§ Required work: What is wanted is an exact restatement of the lines from the one with "return fillet(lower_rims, backing_rim_radius)" through the one with "bpy.context.scene.collection.objects.link(empty)", both included, and of no other lines.

§ Supplied material:
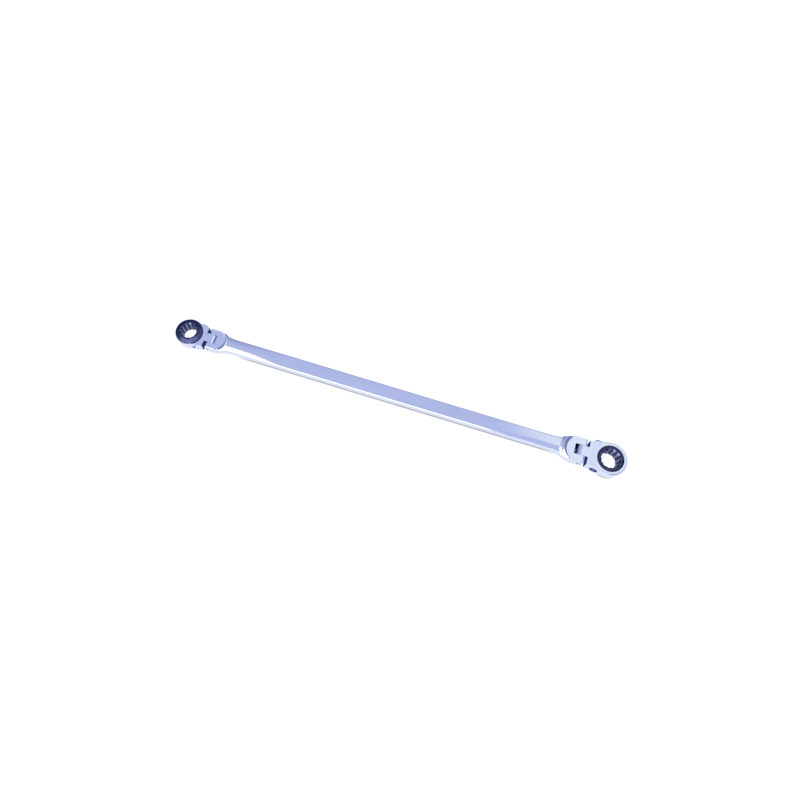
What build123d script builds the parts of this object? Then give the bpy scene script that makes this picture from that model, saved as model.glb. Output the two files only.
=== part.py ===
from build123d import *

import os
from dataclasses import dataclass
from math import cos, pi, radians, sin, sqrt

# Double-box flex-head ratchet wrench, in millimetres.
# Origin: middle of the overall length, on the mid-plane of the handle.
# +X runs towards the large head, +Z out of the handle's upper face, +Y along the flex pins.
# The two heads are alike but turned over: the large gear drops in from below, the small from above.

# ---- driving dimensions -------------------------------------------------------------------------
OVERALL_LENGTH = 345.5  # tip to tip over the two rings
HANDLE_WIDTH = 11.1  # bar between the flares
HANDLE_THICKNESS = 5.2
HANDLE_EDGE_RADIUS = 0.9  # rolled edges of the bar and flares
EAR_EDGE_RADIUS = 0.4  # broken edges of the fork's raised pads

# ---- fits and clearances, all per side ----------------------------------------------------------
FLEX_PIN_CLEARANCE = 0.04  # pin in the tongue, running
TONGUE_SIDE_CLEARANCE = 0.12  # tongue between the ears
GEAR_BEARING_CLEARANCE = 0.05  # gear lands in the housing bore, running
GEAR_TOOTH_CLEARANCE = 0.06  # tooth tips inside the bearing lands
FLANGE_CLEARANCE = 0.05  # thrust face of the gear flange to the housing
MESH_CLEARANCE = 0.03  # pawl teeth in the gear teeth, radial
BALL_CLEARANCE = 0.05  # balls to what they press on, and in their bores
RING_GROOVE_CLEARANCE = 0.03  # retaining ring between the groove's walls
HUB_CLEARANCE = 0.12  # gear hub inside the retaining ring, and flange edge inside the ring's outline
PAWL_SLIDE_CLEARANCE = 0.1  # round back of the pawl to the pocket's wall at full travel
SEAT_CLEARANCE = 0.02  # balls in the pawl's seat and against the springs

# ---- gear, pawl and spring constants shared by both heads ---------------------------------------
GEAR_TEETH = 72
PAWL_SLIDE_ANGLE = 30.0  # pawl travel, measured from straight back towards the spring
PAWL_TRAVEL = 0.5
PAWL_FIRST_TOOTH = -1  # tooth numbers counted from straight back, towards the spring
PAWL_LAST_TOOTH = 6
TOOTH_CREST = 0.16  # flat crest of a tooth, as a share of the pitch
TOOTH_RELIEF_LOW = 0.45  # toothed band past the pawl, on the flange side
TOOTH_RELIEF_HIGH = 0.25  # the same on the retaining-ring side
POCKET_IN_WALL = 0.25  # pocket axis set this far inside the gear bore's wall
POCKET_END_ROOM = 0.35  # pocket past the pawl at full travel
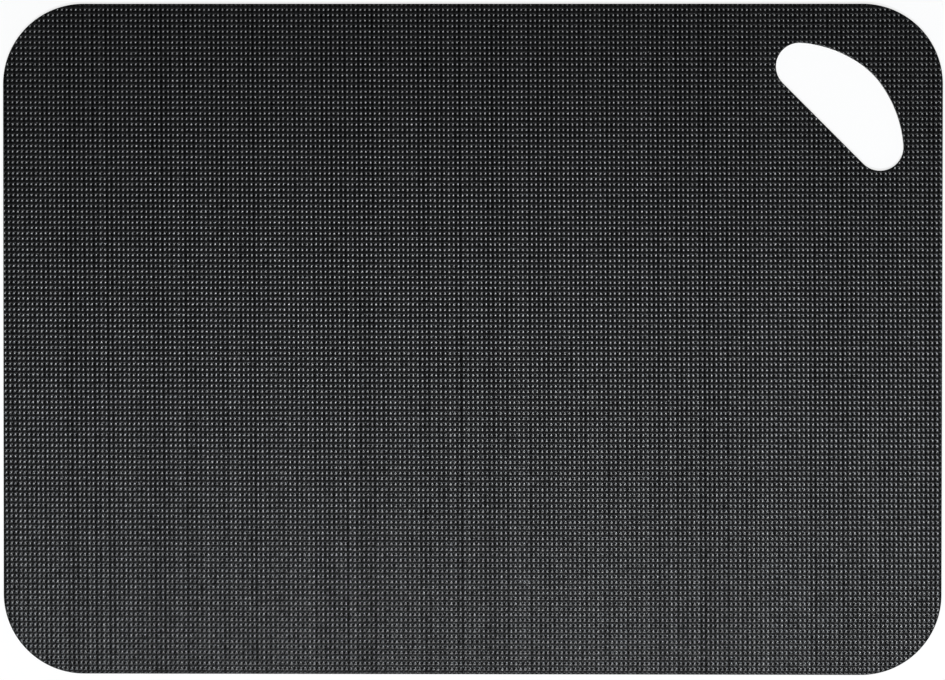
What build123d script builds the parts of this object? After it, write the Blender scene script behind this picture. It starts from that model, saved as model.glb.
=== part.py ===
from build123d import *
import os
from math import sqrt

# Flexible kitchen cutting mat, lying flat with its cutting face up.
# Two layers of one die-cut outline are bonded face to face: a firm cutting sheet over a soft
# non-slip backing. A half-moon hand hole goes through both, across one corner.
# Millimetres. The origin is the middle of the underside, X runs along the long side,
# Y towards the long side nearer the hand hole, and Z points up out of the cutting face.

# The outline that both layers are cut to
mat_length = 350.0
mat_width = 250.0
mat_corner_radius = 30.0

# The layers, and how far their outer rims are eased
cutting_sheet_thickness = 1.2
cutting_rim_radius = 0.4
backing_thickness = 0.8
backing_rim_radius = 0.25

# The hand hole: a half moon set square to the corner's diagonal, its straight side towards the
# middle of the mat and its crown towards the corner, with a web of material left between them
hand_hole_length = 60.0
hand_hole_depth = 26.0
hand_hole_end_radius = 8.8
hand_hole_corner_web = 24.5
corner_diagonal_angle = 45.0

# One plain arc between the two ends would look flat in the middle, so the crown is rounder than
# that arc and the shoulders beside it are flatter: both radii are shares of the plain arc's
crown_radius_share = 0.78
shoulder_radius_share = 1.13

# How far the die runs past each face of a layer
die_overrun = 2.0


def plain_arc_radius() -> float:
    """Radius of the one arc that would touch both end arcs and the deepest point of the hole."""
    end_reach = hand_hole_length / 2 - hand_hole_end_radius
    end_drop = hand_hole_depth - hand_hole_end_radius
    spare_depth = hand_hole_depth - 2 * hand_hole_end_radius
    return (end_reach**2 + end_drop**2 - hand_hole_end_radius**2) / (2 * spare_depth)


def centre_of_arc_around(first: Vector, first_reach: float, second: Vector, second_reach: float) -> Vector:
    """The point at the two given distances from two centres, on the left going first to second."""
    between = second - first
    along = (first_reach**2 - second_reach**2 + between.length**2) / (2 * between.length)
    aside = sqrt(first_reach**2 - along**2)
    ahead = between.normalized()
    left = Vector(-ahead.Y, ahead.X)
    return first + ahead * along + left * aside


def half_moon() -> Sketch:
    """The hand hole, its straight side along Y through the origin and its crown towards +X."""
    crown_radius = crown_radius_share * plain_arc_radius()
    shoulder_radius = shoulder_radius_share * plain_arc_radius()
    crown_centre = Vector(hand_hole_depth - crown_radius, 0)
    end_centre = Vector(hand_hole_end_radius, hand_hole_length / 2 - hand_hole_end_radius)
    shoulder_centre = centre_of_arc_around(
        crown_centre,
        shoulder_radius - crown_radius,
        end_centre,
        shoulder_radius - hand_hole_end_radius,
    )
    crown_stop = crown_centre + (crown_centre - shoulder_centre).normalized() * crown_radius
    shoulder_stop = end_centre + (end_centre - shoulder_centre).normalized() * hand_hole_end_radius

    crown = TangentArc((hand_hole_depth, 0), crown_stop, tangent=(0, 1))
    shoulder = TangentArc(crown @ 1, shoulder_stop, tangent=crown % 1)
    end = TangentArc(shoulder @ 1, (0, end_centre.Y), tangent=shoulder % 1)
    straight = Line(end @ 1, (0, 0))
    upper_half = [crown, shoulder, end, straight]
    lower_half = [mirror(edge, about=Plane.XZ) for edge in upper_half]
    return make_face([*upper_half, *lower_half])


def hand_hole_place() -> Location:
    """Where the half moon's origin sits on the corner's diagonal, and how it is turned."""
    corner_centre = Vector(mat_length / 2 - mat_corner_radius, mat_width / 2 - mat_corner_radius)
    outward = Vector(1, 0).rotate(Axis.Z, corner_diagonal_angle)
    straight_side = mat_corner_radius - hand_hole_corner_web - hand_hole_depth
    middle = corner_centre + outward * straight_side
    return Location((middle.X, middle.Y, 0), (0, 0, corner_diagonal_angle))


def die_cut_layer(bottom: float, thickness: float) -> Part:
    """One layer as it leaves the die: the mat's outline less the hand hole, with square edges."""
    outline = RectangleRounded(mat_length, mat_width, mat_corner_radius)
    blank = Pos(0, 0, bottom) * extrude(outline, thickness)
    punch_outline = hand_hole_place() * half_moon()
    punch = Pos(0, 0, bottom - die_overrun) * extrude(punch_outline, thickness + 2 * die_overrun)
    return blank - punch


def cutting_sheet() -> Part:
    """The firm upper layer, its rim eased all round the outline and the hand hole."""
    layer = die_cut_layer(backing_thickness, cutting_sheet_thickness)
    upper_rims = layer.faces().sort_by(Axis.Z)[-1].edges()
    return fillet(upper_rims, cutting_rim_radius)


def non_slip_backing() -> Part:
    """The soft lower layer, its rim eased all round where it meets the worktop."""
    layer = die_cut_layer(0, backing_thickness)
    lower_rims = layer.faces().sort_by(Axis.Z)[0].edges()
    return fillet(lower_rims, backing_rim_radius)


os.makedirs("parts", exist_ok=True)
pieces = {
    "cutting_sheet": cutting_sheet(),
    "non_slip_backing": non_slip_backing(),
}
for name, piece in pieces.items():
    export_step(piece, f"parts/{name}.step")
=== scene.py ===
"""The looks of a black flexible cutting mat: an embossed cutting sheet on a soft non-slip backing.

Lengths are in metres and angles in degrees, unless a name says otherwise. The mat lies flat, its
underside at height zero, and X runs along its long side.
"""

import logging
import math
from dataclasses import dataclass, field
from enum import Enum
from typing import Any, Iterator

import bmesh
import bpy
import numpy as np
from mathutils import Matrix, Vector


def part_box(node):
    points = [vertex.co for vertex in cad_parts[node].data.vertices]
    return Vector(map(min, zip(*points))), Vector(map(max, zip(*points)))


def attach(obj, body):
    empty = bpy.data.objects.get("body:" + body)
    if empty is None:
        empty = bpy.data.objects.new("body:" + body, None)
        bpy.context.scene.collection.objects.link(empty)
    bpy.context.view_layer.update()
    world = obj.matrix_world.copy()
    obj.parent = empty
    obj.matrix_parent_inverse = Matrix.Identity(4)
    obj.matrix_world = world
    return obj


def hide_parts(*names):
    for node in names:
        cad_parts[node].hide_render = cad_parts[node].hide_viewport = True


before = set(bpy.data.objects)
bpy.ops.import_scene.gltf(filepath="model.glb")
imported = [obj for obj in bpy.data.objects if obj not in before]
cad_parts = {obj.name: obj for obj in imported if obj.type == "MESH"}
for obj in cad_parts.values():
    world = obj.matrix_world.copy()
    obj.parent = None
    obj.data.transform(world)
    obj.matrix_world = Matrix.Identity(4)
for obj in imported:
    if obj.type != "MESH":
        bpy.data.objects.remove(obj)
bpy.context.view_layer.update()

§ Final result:
    return fillet(lower_rims, backing_rim_radius)


os.makedirs("parts", exist_ok=True)
pieces = {
    "cutting_sheet": cutting_sheet(),
    "non_slip_backing": non_slip_backing(),
}
for name, piece in pieces.items():
    export_step(piece, f"parts/{name}.step")
=== scene.py ===
"""The looks of a black flexible cutting mat: an embossed cutting sheet on a soft non-slip backing.

Lengths are in metres and angles in degrees, unless a name says otherwise. The mat lies flat, its
underside at height zero, and X runs along its long side.
"""

import logging
import math
from dataclasses import dataclass, field
from enum import Enum
from typing import Any, Iterator

import bmesh
import bpy
import numpy as np
from mathutils import Matrix, Vector


def part_box(node):
    points = [vertex.co for vertex in cad_parts[node].data.vertices]
    return Vector(map(min, zip(*points))), Vector(map(max, zip(*points)))


def attach(obj, body):
    empty = bpy.data.objects.get("body:" + body)
    if empty is None:
        empty = bpy.data.objects.new("body:" + body, None)
        bpy.context.scene.collection.objects.link(empty)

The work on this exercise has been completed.